R - Plusieurs personnes. Tout d'abord, la Conférence de Paris avec Tony Blair, Jonas Stoere qui utilisait déjà un système de contrôle qui s'appelait "Ad hoc-committee", car les Norvégiens sont très impliqués dans l'aide aux Palestiniens. Il y aura la Commission européenne. Très concrètement, il y aura une réunion tous les mois, à Paris ou à Londres, autour de Tony Blair pour donner des informations sur ce qui a été versé.
Q - Quelles certitudes aurez-vous ? Comment être certains que cet argent ne se retrouvera pas dans les mains du Hamas qui contrôle, je le rappelle, la bande de Gaza depuis le mois de juin dernier ?
R - Ce projet est fait pour tout le peuple palestinien, la Cisjordanie et Gaza. La France et l'Union européenne continuent à fournir de l'argent et de l'aide humanitaire à Gaza.
Le problème politique ne concerne que les Palestiniens. Ils parlent d'un référendum, nous verrons. Il y a évidemment un problème entre la bande de Gaza, contrôlée par le Hamas et l'Autorité palestinienne, qui contrôle la Cisjordanie. Le plan de Salam Fayyad inclut l'ensemble. Tout est compris, même, par exemple, l'écoulement des eaux qui a déjà été pris en charge par Tony Blair, Salam Fayyad et Ehud Barak le ministre israélien de la Défense à Gaza-même. Les choses débutent.
Q - Pourquoi les Palestiniens ne cessent-ils pas de s'appauvrir, sachant que c'est l'un des peuples de la planète les plus soutenus financièrement ?
R - Oui, en effet, ils sont très soutenus. Rien n'est possible, vous avez vu, il y a 500 barrages. Il est évident que l'on ne pourra pas développer l'économie si les Israéliens maintiennent les barrages.
Hier soir, à Paris, il y a eu une longue conversation entre le ministre israélien des Affaires étrangères et le Premier ministre palestinien, Salam Fayyad. Honnêtement, les choses commencent à bouger.
Ce n'est pas moi qui le dit, ce serait trop facile, mais Salam Fayyad l'a dit lui-même lors de la Conférence d'aujourd'hui.
Ce n'est pas simple et la seule garantie de la sécurité israélienne à laquelle nous tenons tous, c'est l'Etat palestinien.
Ce qui est formidable avec cette Conférence d'aujourd'hui, c'est que le soutien politique à un Etat palestinien, vivant côte à côte avec Israël, soutien que tout le monde attendait depuis longtemps, a été beaucoup plus considérable que l'apport d'argent, en réalité. Ce fut une Conférence, certes de donateurs, mais c'était surtout une Conférence politique.
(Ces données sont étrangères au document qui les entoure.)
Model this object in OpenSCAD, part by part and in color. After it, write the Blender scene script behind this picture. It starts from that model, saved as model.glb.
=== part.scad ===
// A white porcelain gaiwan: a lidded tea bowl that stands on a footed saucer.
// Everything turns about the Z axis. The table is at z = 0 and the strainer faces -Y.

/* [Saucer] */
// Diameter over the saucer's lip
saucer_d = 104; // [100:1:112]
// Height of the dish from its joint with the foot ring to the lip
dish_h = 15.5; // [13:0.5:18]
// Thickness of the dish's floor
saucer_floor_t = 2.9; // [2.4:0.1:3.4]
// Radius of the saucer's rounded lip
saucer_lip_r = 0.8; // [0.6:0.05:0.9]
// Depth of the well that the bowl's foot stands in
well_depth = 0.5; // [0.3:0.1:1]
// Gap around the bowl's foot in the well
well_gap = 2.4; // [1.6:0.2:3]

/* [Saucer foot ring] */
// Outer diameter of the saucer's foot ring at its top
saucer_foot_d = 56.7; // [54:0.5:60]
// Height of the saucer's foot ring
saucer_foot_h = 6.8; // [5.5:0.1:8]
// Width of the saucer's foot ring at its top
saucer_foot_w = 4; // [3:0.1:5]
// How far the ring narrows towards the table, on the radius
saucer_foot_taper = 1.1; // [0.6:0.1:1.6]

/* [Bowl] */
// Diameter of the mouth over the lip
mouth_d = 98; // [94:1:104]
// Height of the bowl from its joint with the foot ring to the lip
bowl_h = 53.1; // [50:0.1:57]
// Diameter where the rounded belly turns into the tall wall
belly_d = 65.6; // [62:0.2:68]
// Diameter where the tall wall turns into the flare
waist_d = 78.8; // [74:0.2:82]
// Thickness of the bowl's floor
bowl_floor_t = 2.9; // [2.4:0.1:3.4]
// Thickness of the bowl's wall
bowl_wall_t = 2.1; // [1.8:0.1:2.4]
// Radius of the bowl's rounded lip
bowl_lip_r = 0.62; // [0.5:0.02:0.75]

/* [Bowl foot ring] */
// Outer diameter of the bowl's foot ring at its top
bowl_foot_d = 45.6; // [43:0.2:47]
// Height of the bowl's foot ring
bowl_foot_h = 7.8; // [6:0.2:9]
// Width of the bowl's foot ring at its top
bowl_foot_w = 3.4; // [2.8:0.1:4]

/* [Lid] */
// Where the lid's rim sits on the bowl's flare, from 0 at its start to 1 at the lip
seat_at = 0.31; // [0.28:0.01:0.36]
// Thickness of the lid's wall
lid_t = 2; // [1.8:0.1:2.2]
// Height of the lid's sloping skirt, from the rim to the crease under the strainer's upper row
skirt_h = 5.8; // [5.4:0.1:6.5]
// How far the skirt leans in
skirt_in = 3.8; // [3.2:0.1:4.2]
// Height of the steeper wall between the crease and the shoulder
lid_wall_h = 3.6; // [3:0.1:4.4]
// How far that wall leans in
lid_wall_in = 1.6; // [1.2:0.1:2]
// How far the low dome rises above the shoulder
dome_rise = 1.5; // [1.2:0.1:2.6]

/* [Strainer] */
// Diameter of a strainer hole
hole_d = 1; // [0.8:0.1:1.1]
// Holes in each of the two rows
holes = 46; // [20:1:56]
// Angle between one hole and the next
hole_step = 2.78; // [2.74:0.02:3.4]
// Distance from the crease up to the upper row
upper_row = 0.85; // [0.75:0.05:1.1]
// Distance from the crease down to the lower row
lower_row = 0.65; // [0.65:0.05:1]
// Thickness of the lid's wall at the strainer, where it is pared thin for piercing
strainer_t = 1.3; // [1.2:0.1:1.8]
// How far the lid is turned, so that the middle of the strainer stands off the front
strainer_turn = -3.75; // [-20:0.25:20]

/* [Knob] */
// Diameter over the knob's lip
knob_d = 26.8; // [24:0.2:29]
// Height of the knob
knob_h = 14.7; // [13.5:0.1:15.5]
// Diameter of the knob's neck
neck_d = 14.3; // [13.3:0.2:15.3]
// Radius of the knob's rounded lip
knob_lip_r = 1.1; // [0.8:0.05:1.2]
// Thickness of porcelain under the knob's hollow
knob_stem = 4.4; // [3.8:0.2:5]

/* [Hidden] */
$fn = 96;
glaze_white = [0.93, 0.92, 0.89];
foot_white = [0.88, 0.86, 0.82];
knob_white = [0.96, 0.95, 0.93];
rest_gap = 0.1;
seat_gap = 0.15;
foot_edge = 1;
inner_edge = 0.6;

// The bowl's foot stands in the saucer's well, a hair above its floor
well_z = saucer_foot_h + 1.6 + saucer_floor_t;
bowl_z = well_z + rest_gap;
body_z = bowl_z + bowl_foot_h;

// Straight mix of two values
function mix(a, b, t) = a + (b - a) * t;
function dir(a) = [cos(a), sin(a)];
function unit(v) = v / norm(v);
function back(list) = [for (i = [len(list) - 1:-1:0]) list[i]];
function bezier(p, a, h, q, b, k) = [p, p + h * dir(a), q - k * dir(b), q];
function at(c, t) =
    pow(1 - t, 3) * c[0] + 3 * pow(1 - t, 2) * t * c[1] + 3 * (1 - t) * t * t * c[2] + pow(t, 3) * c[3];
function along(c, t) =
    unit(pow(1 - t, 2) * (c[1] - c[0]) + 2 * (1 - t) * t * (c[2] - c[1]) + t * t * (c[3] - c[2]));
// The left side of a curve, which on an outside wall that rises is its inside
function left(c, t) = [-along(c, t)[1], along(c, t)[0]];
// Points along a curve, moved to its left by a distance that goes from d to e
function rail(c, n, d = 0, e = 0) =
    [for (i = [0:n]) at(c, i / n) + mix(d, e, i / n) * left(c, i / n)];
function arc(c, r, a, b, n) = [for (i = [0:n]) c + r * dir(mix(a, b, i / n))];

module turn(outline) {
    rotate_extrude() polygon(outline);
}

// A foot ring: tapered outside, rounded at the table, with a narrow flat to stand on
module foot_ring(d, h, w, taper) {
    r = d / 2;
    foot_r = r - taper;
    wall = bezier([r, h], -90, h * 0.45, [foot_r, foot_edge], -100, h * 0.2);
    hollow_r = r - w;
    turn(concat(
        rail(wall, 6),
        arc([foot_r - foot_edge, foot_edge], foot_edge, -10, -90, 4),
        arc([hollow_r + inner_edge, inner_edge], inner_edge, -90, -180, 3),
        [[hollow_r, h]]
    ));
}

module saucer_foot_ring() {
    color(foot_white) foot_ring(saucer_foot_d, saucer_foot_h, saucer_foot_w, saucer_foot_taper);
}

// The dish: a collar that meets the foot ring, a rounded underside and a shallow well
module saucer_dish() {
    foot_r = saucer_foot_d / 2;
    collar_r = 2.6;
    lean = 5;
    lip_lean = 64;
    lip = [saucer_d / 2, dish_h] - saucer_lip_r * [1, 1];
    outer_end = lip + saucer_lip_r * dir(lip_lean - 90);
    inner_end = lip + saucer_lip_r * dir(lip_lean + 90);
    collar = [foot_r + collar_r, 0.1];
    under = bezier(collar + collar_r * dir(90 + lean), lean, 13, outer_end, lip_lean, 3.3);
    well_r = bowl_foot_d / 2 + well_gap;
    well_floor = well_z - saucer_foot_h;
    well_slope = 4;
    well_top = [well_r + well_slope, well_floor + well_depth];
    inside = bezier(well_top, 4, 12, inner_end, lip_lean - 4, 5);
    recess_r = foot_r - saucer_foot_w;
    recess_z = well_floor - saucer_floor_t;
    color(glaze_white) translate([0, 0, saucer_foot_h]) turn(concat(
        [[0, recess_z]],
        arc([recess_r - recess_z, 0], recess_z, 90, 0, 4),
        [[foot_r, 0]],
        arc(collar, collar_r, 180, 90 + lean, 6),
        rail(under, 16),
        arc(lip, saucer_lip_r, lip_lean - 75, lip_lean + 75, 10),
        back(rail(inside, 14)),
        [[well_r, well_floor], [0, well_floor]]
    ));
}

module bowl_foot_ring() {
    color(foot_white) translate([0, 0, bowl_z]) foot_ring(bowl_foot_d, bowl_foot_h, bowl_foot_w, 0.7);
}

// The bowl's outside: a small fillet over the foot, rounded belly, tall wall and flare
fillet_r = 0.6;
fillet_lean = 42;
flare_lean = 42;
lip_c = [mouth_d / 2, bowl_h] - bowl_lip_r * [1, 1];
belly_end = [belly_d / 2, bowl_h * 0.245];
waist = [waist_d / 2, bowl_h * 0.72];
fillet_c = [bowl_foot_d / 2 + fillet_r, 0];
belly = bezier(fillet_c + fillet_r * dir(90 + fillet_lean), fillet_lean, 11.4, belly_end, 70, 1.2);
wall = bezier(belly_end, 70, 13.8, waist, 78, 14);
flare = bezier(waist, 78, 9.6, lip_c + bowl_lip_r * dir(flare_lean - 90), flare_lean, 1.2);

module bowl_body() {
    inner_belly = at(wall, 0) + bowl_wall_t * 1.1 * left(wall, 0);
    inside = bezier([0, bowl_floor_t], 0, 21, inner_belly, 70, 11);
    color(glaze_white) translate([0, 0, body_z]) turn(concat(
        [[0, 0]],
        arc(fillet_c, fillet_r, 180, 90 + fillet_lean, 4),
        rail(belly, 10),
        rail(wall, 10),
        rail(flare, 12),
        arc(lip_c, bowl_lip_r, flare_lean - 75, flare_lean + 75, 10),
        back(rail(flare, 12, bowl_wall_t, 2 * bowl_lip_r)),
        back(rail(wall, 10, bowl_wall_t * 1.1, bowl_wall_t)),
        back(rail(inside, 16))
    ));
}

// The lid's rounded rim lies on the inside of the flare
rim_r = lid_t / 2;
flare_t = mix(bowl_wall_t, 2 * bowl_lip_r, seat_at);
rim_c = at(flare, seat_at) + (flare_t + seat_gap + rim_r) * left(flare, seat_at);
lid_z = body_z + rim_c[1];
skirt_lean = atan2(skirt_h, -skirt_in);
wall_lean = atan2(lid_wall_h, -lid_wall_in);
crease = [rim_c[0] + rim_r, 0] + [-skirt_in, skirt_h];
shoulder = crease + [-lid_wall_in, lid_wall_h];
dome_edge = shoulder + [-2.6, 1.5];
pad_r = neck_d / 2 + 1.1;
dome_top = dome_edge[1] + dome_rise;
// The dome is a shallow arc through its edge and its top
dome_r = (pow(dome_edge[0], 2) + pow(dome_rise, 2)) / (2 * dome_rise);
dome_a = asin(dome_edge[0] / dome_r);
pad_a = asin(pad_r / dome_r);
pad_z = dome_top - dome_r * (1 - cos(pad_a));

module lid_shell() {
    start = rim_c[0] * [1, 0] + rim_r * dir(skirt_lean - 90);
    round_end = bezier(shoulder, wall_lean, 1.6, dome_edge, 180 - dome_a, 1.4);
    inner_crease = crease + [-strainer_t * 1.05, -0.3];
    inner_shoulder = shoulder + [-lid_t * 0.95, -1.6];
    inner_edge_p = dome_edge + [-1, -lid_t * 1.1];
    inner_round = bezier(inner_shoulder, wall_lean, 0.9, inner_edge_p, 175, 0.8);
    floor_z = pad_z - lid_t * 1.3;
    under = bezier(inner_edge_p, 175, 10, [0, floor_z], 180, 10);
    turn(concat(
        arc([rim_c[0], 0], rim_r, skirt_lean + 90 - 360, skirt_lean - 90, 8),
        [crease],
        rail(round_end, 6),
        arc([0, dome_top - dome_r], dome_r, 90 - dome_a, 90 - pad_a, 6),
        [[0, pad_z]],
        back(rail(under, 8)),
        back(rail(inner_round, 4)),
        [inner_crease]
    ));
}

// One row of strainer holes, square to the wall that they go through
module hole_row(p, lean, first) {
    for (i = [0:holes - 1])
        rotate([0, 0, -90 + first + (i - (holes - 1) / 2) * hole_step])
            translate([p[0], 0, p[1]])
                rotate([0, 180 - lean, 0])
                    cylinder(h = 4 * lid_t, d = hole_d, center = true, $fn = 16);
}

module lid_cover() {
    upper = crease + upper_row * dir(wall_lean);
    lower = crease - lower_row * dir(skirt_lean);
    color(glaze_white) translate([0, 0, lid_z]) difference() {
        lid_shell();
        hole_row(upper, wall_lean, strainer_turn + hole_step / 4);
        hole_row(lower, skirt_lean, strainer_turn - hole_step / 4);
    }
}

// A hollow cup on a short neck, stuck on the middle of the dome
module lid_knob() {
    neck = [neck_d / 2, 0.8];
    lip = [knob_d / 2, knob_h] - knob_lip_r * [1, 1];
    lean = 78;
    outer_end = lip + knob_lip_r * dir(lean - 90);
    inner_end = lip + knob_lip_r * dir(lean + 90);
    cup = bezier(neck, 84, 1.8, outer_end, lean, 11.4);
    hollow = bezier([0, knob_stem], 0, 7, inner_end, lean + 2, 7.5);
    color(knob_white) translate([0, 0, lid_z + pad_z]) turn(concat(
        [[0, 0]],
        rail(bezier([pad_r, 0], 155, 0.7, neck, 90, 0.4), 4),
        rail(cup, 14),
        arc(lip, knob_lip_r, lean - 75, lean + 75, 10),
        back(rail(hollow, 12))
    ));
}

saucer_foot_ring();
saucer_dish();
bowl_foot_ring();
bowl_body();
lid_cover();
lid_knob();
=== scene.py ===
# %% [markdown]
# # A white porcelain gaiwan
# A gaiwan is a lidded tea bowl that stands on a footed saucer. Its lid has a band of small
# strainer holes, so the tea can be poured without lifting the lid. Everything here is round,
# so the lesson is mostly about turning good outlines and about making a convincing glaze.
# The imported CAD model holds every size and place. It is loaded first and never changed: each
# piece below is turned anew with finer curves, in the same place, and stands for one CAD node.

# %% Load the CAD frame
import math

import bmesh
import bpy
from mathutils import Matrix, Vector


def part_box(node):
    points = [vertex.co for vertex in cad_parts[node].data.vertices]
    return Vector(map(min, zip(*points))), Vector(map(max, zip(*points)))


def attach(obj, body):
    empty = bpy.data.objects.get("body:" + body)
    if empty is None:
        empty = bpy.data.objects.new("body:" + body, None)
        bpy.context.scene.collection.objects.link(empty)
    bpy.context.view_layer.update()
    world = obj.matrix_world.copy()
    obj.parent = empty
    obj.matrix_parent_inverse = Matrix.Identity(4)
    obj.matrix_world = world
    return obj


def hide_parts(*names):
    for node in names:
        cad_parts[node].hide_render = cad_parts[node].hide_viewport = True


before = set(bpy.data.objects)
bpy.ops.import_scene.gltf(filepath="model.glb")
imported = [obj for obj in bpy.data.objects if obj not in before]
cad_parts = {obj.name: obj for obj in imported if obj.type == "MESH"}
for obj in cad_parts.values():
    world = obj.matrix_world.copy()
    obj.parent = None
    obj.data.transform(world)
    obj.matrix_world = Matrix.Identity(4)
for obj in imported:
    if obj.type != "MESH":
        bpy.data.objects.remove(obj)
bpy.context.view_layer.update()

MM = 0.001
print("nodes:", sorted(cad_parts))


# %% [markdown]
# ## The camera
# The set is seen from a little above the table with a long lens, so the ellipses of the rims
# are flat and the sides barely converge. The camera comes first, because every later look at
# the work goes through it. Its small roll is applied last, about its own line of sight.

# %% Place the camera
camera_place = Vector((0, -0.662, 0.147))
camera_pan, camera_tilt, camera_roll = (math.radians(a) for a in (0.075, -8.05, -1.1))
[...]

Ce qui est remarquable, c'est que de tous petits pays, des pays très pauvres, dont certains se trouvent parmi les cinq pays les plus pauvres de la planète, étaient venus à Paris pour apporter un peu d'argent, peu, mais le geste fut formidable pour les Palestiniens.
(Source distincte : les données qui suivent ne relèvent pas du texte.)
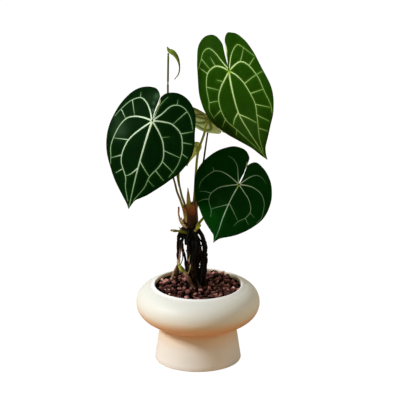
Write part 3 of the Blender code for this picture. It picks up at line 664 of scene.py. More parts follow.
# %% Young roots
# Thinner ones over the first, and thick short ones on the shoulders of the cage.
YOUNG_ROOTS = (
    (((-12.5, -12, 176), (-11.6, -16.5, 165), (-13.0, -17, 156), (-12.5, -15, 148)), 1.0, 0.7,
     (OLIVE, OLIVE, TAN, BROWN)),
    (((-10.5, -15, 151), (-12.0, -17, 143), (-15.5, -17, 135), (-17.5, -16, 126)), 0.9, 0.8,
     (TAN, OLIVE, TAN, TAN)),
    (((-20.0, -8, 190), (-24.0, -13, 178), (-22.0, -13, 160), (-26.0, -12, 148)), 0.9, 0.8,
     (BLACK, BROWN, BROWN, TAN)),
    (((-29.0, -8, 155), (-28.8, -8.5, 150), (-27.5, -9, 144), (-25.5, -11, 139)), 1.3, 1.1,
     (LIME, LIME, OLIVE, OLIVE)),
    (((-29.5, -3, 147), (-31.5, 3, 138), (-35.0, 8, 128), (-38.0, 12, 116)), 1.2, 2.4,
     (BROWN, 0.50, 0.60, 0.64)),
    (((-26.5, -8, 186), (-26.0, -9, 172), (-26.8, -10, 160), (-27.5, -11, 150)), 1.1, 0.9,
     (BLACK, TAN, 0.65, TAN)),
    (((-4.0, -12, 130), (0.0, -15, 122), (3.5, -17, 114), (5.0, -18, 108)), 1.8, 1.6,
     (BLACK, 0.25, 0.36, 0.3)),
    (((-3.0, -8, 184), (2.0, -11, 170), (-1.0, -12, 155), (5.0, -11, 141), (7.0, -10, 128)), 1.0, 0.8,
     (BLACK, BROWN, BLACK, BROWN, BLACK)),
    (((-2.0, -5, 190), (6.0, -8, 181), (3.0, -9, 170), (8.5, -8, 160), (8.0, -6, 150)), 1.1, 0.8,
     (BLACK, BLACK, BROWN, BLACK, BLACK)),
    (((-17.0, -8, 170), (-14.0, -15, 160), (-17.0, -14, 150), (-15.0, -15, 140), (-19.0, -15, 132)),
     0.8, 0.7, (BLACK, BROWN, BLACK, BROWN, BLACK)),
    (((-9.0, -2, 206), (-17.0, -4, 203), (-22.5, -5, 197), (-24.0, -6, 188)), 3.2, 2.0, ALL_BLACK),
    (((-13.0, -6, 203), (-18.0, -8, 197), (-19.0, -8, 190), (-17.5, -8, 178)), 2.8, 1.4, ALL_BLACK),
    (((-8.0, -6, 206), (-1.0, -9, 203), (4.0, -9, 197), (5.5, -8, 188)), 3.2, 2.0, ALL_BLACK),
)
print("young roots", len(YOUNG_ROOTS))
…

Q - C'est justement une conférence qui intervient à peine trois semaines après celle d'Annapolis aux Etats-Unis, conférence qui a prévu un calendrier qui espère voir les contours d'un Etat palestinien avant la fin 2008, avez-vous bon espoir ?
R - Nous verrons bien.
Q - Mais la fin 2008, c'est demain !
R - Nous avons été tellement et si souvent déçus. Il y a eu plein de conférences, à maintes reprises et j'espère que cette fois-ci, tout le monde aura compris que c'est le moment ; peut-être aussi parce que le Hamas existe, peut-être aussi parce qu'il y a eu des combats inter-palestiniens à Gaza. Ce qui est formidable, c'est que nous sommes en droite ligne avec Annapolis.
Cette Conférence aux Etats-Unis signalait le départ de l'idée d'un Etat palestinien, et aujourd'hui, c'est la Conférence internationale des donateurs pour l'Etat palestinien. Cela donnait du corps, de la chair à une démarche qui se reconstruit et qui devrait se prolonger. Il faut construire une administration, il faut que la sécurité soit assurée. Il y a eu deux choses auxquelles les Israéliens ont fait référence aujourd'hui : un vieux projet avec l'Union européenne "EU Cops", c'est-à-dire former la police et la question de l'argent palestinien bloqué en Israël qui sera débloqué et versé aux Palestiniens.
Gaza est bloquée. Il faut ouvrir cette bande. Les choses se décident petit à petit.
Les Israéliens ont également fait des ouvertures remarquables aujourd'hui.